Integrantes da PGR afirmaram que o teor das manifestações de Lindôra sobre as apurações preliminares decorrentes do relatório final da CPI era esperado frente ao histórico favorável a Bolsonaro nas manifestações do órgão relativas a suspeitas atribuídas ao presidente.
Em um grupo de integrantes da Procuradoria no WhatsApp circulou uma publicação do perfil humorístico Sensacionalista que dizia “Defesa Civil interdita prédio da PGR por sobrepeso nas gavetas e risco de desabamento”.
Há entre subprocuradores uma preocupação com o 7 de Setembro. Bolsonaro tem convocado apoiadores a irem às ruas e quer fazer da celebração do Bicentenário da Independência um ato eleitoral.

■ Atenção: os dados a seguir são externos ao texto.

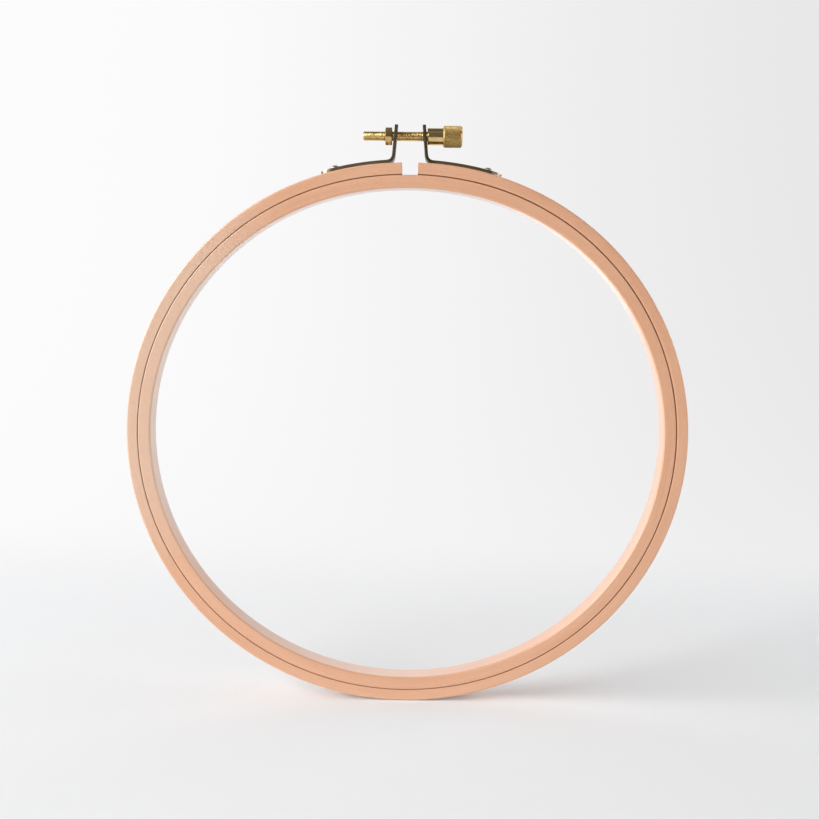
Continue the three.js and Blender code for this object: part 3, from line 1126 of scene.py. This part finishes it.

Ele determinou às Forças Armadas mudança de hora e local do desfile militar previsto para ocorrer no Rio de Janeiro para permitir conciliar com o evento que ocorrerá pela manhã em Brasília.
O caso foi levado ao Supremo pela Rede Sustentabilidade. O partido de oposição afirmou que a mudança não tem razão técnica, mas atende a “vontades político-eleitorais” do chefe do Executivo.
Relatora da ação na corte, a ministra Cármen Lúcia determinou na sexta-feira (5) que a Presidência da República preste informações, em cinco dias, a respeito da alteração. É de praxe nesses casos que, em seguida, o assunto seja enviado à PGR para manifestação.